Motorspuit Heemaf

Technische gegevens

Merk: Heemaf

Type:

Bouwjaar: 1920

In dienst: 1920

Korps: Bedrijfsbrandweer Heemaf

Opbouw: Heemaf

Eigenaar: Brandweermuseum H-S

Het verhaal achter de Heemaf

De HEEMAF (Hengelosche Electrische en Mechanische Apparaten Fabriek) beschikte vanaf 1920 over een eigen bedrijfsbrandweer. Waarschijnlijk spreken de motorbrandspuiten, branden en oefeningen het meest tot de verbeelding. Daar zal dan ook ruim aandacht aan besteed worden. Maar er waren meer aspecten. 

Middelen

Brandveiligheid begon op de werkplek.  Brandblussers bestonden al ruim voor de Tweede Wereldoorlog:

Behalve brandblussers waren ook aanwezig dekenkasten, lantaarns en brandkranen met een slang. Op een plattegrond stond aangegeven wat waar hoorde te zijn. Het behoorde tot de taken van de bedrijfsbrandweer om bij inspecties te controleren of deze middelen inderdaad nog aanwezig waren en ook om brandgevaarlijke situaties te melden.

Een motorbrandspuit  bestond uit een verbrandingsmotor die een pomp aandreef. Dit geheel was gemonteerd op een éénassige of tweeassige wagen die achter een auto of tractor of met handkracht naar de plaats des onheils getrokken werden. De motorbrandspuiten waren van slangen en een schijnwerper voorzien. De eerste motorbrandspuit werd in 1920 aangeschaft.

De motorspuit

Sinds 1938 waren er twee motorbrandspuiten. De oude werd  aangeduid als motorspuit en de nieuwe als schuimspuit.

De schuimspuit

Brandweerlieden

Er waren verschillende functies, zoals brandmeester, reserve-brandmeester, machinist, reserve-machinist, slangenvoerder en brandweerlieden “aan de straalpijp”. In elk geval in de jaren 1960-1969 werd er maandelijks vergaderd en werd er elke week een keer na werktijd geoefend:

Tegenover deze activiteiten stond geen geldelijke vergoeding. Wel werd elk jaar in een weekend een tweedaagse autoreis op kosten van de HEEMAF gemaakt. In zo’n weekend ging de helft (dat wil zeggen 5 man) op stap; de andere helft moest thuis blijven en daar bereikbaar zijn. In een andere weekend waren de rollen omgekeerd.

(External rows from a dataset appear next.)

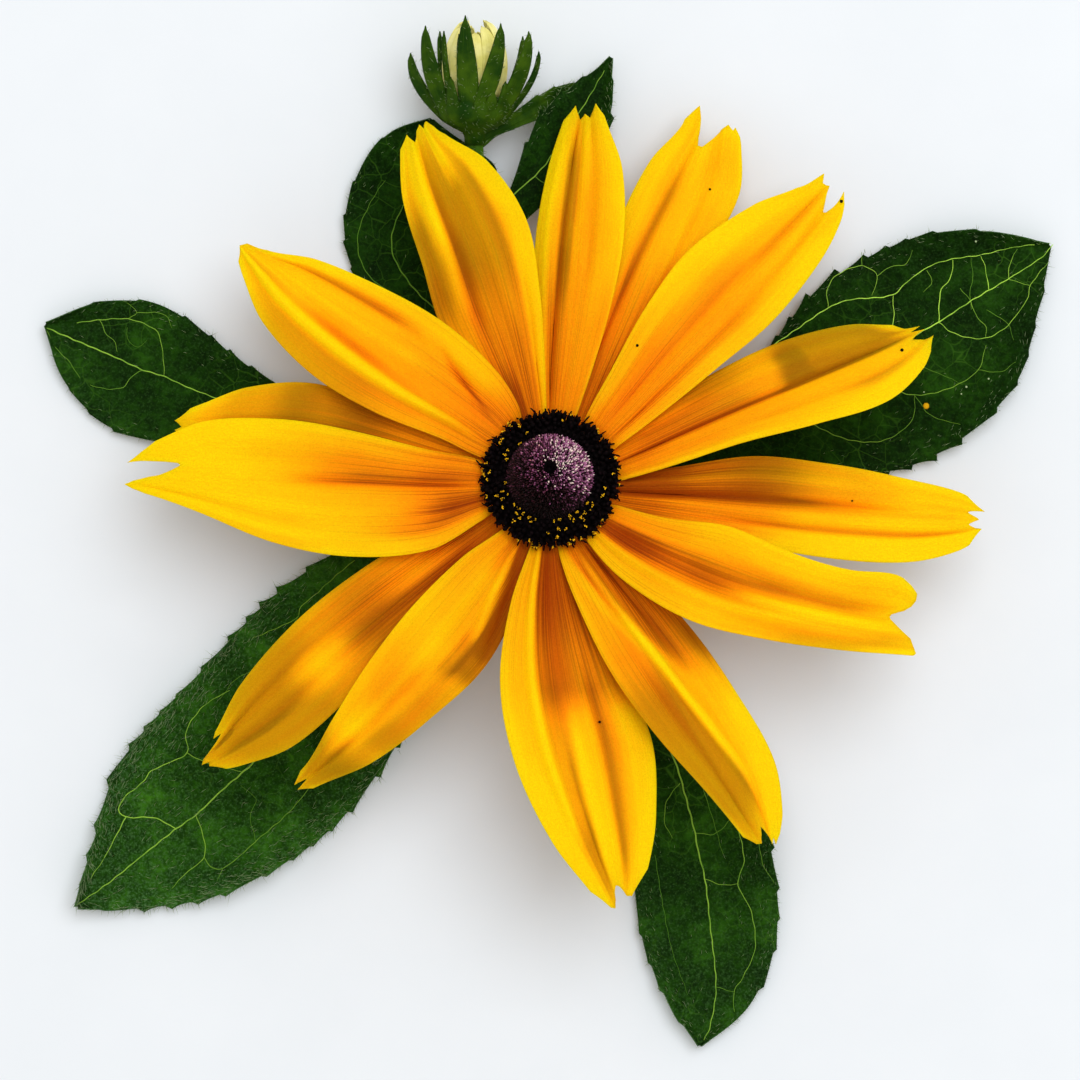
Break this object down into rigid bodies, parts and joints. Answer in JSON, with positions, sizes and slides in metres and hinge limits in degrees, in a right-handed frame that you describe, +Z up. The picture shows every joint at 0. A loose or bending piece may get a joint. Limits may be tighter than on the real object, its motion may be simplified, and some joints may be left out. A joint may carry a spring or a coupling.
{
  "type": "black-eyed Susan cut flower",
  "caption": "Single cut bloom lying face up on its own toothed leaves: yellow rays round a dark domed disc, with a side bud on its stalk.",
  "frame": {"origin": "middle of the flower's outline, on the surface that its leaves lie on", "axes": "+Z up, the way the bloom faces; +Y from the bloom towards its side bud; +X to the right of that"},
  "size_m": [0.1142, 0.1162, 0.0231],
  "materials": {
    "ray": "satin",
    "disc": "matte",
    "floret": "matte",
    "leaf": "satin",
    "stem": "satin",
    "bract": "matte",
    "bud_ray": "matte",
    "bud_disc": "matte"
  },
  "bodies": {
    "root": {"disc_dome": "disc", "disc_ring": "floret", "involucre": "bract", "ray_01": "ray", "ray_02": "ray", "ray_03": "ray", "ray_04": "ray", "ray_05": "ray", "ray_06": "ray", "ray_07": "ray", "ray_08": "ray", "ray_09": "ray", "ray_10": "ray", "ray_11": "ray", "ray_12": "ray", "ray_13": "ray", "ray_14": "ray", "bud_involucre": "bract", "bud_rays": "bud_ray", "bud_disc": "bud_disc", "stem": "stem", "bud_stalk": "stem", "leaf_right": "leaf", "leaf_left": "leaf", "leaf_lower": "leaf", "leaf_bottom": "leaf", "stalk_leaf_outer": "leaf", "stalk_leaf_inner": "leaf", "bud_leaflet": "leaf"}
  },
  "joints": []
}
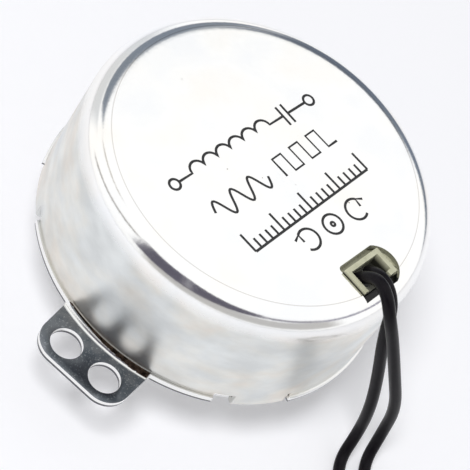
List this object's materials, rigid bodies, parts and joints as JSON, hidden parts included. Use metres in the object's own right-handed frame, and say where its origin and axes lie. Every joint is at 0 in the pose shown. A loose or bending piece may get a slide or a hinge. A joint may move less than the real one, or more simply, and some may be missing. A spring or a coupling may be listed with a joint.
{
  "type": "geared synchronous motor",
  "caption": "Small round geared AC synchronous motor in a crimped steel can, with two mounting ears, a flatted output shaft and a pair of black leads.",
  "frame": {"origin": "centre of the four mounting holes, on the undersides of the two ears and on the shaft's axis", "axes": "+Z along the shaft's axis towards the rear face with the leads, +X towards one ear"},
  "size_m": [0.0648, 0.0924, 0.0347],
  "materials": {
    "zinc_plated_steel": "bright zinc plate with a faint passivation tint",
    "zinc_plated_steel_ears": "bright zinc plate, stamped and half-sheared",
    "plain_steel": "turned or stamped steel, oiled",
    "spring_steel": "blackened spring steel",
    "bronze": "oil-filled sintered bronze",
    "gear_brass": "hobbed brass",
    "acetal": "moulded acetal",
    "nylon": "punched nylon",
    "ferrite": "ground barium ferrite",
    "bobbin_nylon": "moulded nylon, olive-cream",
    "enamelled_wire": "close-wound enamelled copper wire, taken as one ring",
    "yellow_tape": "polyester tape",
    "lead_pvc": "satin near-black PVC insulation",
    "tinned_wire": "tinned copper"
  },
  "bodies": {
    "casing": {"can": "zinc_plated_steel", "mounting_plate": "zinc_plated_steel_ears", "spacer_posts": "plain_steel", "gear_base_plate": "plain_steel", "output_bushing": "bronze", "gear_pin_1": "plain_steel", "gear_pin_2": "plain_steel", "gear_pin_3": "plain_steel", "thrust_washer": "nylon", "rotor_pin": "plain_steel", "rotor_pin_seat": "bronze", "rotor_washer": "nylon", "rotor_spacer": "nylon", "front_pole_ring": "zinc_plated_steel", "rear_pole_ring": "zinc_plated_steel", "bobbin": "bobbin_nylon", "winding": "enamelled_wire", "winding_tape": "yellow_tape", "terminal_pins": "tinned_wire", "solder_joints": "tinned_wire", "lead_a": "lead_pvc", "lead_b": "lead_pvc", "lead_a_coil": "lead_pvc", "lead_b_coil": "lead_pvc", "lead_ends": "tinned_wire"},
    "rotor": {"rotor_hub": "acetal", "ring_magnet": "ferrite"},
    "first_gear": {"first_gear_wheel": "acetal", "first_gear_pinion": "gear_brass"},
    "second_gear": {"second_gear_wheel": "acetal", "second_gear_pinion": "gear_brass"},
    "third_gear": {"third_gear_wheel": "gear_brass", "third_gear_pinion": "plain_steel"},
    "output": {"output_shaft": "plain_steel", "output_gear": "gear_brass", "shaft_circlip": "spring_steel"}
  },
  "joints": [
    {"name": "rotor_spin", "type": "hinge", "parent": "casing", "child": "rotor", "pos_m": [0, 0, 0.005], "axis": [0, 0, 1], "continuous": true},
    {"name": "output_spin", "type": "hinge", "parent": "casing", "child": "output", "pos_m": [0, 0, 0.005], "axis": [0, 0, 1], "continuous": true},
    {"name": "first_gear_spin", "type": "hinge", "parent": "casing", "child": "first_gear", "pos_m": [0, 0.0084, 0.005], "axis": [0, 0, 1], "continuous": true},
    {"name": "second_gear_spin", "type": "hinge", "parent": "casing", "child": "second_gear", "pos_m": [0.0064, 0.00679, 0.005], "axis": [0, 0, 1], "continuous": true},
    {"name": "third_gear_spin", "type": "hinge", "parent": "casing", "child": "third_gear", "pos_m": [0.00812, -0.00143, 0.005], "axis": [0, 0, 1], "continuous": true}
  ],
  "couplings": [
    {"joint": "first_gear_spin", "follows": "rotor_spin", "ratio": -0.3125},
    {"joint": "second_gear_spin", "follows": "rotor_spin", "ratio": 0.1},
    {"joint": "third_gear_spin", "follows": "rotor_spin", "ratio": -0.03125},
    {"joint": "output_spin", "follows": "rotor_spin", "ratio": 0.01}
  ]
}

Soms worden bij de foto’s namen van vrijwillige brandweerlieden genoemd en is hun functie bij HEEMAF op de een of andere manier terug te vinden. Het blijken steeds mensen in hogere functies uit de fabriek te zijn, zoals de hoofdcontroleur van de Wikkelarij, de werkmeester van de Ponserij, een werkmeester van de leerlingenwerkplaats en een veiligheidsinspecteur. Kantoorpersoneel kwam er niet aan te pas. Al voor het pensioen, namelijk bij het bereiken van de leeftijd van 60 jaar, moest men afscheid nemen van de bedrijfsbrandweer:

Bij een brandalarm stonden de taken van te voren al vast: enkele brandweerlieden sloten gas, elektriciteit en water af. Ondertussen ging een ander groepje de brandspuit halen en de rest begaf zich meteen naar de plaats van de brand. Pas als het blussen begonnen was gingen de brandweerlieden om beurten hun brandweerkleding aantrekken. Zodoende is op de volgende foto nog een heer in pak en met hoed te zien:

In 1994 werd de bedrijfsbrandweer opgeheven omdat de HEEMAF fabriek gesloten werd. De oudste motorbrandspuit van de HEEMAF bestaat nog. Deze werd namelijk in 2008 door de Stichting Historie Brandweer Hengelo verworven van een particulier in Tilburg. Op zaterdag 8 januari 2022 heeft Brandweermuseum Hoogezand de oudste motorbrandspuit gekregen van Stichting Historie Brandweer Hengelo.